C’est donc dans ce décor insolite que les hommes bleus nous accueillent, cachés derrières leurs turbans indigo, entretenant ainsi le mystère. Ils sont venus planter leurs tentes, leurs maisons, accompagnés de leurs femmes, majestueusement parées, prêtes à vous envoûter par leurs chants et leurs danses traditionnelles « tindés » à tout moment de la journée. Une drôle de chorégraphie entre les festivaliers et les chameaux peut commencer : les premiers, impressionnés et intrigués, cherchant les autres pour se promener, les seconds, imperturbables et impassibles, attendant la course quotidienne pour se défouler.

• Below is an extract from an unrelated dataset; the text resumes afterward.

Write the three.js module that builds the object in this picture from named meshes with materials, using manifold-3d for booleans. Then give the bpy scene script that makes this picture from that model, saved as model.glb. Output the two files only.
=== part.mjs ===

Ce spectacle, qu’il ne faut pas rater, sera pour les festivaliers l’occasion de déguster un verre de thé acheté à un vendeur ambulant, se livrant entre chaque gorgée à toutes sortes de commentaires sur nos athlètes. Pendant que ces derniers reprendront leur souffle, un détour par le marché artisanal offrira l’occasion de découvrir une autre forme d’expression culturelle et peut-être de négocier un bijou en argent, typique de l’artisanat touareg. A la tombée de la nuit, c’est sous le regard nonchalant de nos coureurs exténués que la foule se dirige ensuite vers la grande scène, pour assister à la soirée commémorative en l’hommage d’Ali Farka Touré, grand événement de cette édition.

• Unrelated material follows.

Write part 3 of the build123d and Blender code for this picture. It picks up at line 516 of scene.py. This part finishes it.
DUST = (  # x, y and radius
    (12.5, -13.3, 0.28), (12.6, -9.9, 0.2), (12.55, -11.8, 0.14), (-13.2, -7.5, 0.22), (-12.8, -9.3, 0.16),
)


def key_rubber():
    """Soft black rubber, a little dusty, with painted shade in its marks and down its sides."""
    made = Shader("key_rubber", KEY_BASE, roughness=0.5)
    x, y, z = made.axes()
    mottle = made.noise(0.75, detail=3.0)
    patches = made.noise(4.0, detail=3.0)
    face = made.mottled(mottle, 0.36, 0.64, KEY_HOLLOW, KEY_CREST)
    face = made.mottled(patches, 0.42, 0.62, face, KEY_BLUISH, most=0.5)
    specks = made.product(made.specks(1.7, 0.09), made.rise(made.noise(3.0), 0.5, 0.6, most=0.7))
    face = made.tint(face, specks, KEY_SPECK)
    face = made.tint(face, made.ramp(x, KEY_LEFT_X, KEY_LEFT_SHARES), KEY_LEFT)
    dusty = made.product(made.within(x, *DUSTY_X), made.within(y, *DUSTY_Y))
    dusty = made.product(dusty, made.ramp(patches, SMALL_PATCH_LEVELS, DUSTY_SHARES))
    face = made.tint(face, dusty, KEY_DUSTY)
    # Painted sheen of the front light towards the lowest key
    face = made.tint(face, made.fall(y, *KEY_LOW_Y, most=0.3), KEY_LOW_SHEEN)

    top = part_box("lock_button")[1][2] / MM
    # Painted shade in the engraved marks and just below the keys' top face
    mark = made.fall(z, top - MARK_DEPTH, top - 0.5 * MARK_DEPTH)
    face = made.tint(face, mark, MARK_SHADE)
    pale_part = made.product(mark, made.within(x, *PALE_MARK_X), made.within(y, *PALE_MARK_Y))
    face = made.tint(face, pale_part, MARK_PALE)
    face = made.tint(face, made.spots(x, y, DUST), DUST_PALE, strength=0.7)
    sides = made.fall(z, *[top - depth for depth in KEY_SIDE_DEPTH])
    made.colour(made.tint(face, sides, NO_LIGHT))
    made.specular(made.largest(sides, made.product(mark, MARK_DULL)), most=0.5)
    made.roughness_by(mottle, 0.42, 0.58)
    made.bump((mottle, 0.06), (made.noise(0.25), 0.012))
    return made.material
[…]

Pour faire briller cette étoile qui nous a quittés il y a bientôt un an, pour la faire briller sur scène, dans le ciel d’Essakane et dans le cœur de chacun des festivaliers, tous ses proches étaient là. Tous étaient là pour lui, simplement pour nous rappeler au travers de dédicaces, interprétations, projections, qu’au-delà du mythe qu’il est en train de devenir, il incarne aussi un homme, proche de sa terre, de son pays, revendiquant sa diversité culturelle, mais tourné vers les autres, désireux de faire découvrir son peuple au monde entier à travers sa musique. Hafel Bocoum, Tartit, Oumou Sangaré, Vieux Farka Touré, Toumani Diabaté, Baba Salah, accompagnés de l’Orchestre d’Ali, nous ont offert un échange musical hors du commun empreint de nostalgie, d’émotion, mais surtout d’espoir. Ils ont réussi à transmettre la volonté d’avancer encore et toujours, la volonté de perpétuer l’œuvre et les aspirations du bluesman-paysan, cet homme dont la vie est une leçon pour chacun.

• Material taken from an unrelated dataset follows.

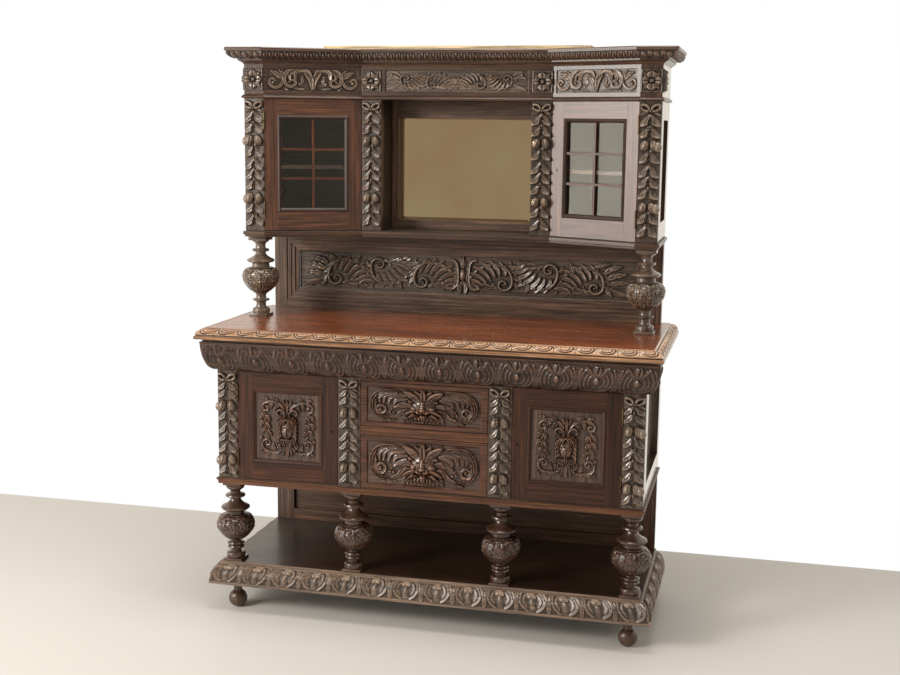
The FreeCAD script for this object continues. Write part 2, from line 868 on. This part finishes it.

Le harcèlement des « crams crams »
Poursuivant cet objectif d’échange, l’édition du festival a enregistré la participation d’artistes venus d’autres régions du Mali, d’Afrique mais aussi d’Europe et du reste du monde. La programmation comptait aussi un « espace découvertes » permettant à de jeunes talents de se faire connaître. Le groupe Diata Sya a fait le trajet depuis Bamako pour nous faire découvrir leur raga hip-hop, l’occasion pour eux de se nourrir de toutes les influences musicales réunies sur le site. Coté concerts, l’un des plus attendus fut celui du groupe portant la voix du peuple touareg à travers le monde, Tinariwen, véritable phénomène qui a fait se lever toute l’assemblée dès les premiers accords de guitare. Le festival s’est clos sur la prestation d’Habib Koité, guitariste remarquable, laissant ces mélodies se disperser dans le ciel d’Essakan en attendant l’année prochaine.
Le seul regret, constaté par nombre des participants, viendra de ce cruel manque de communication sur place, laissant les festivaliers livrés à eux-mêmes, ne sachant trop où et à qui demander renseignement. Loin de l’organisation admirable de l’édition 2003, celle de cette année semble donc être le seul point faible de l’événement.
Les grincheux reprocheront le harcèlement incessant des vendeurs en tout genre et des crams crams qui avaient cependant le mérite de nous rappeler que nous ne rêvions pas ! Nous étions bien là, ensemble dans une sérénité éloquente, venus des quatre coins de la planète, différents en bien des choses, pour ce grand rassemblement, pour partager la musique et la compagnie des autres.
Ce festival est une véritable oasis en plein désert. A recommander à tous les curieux avides de rencontres, tant humaines que musicales.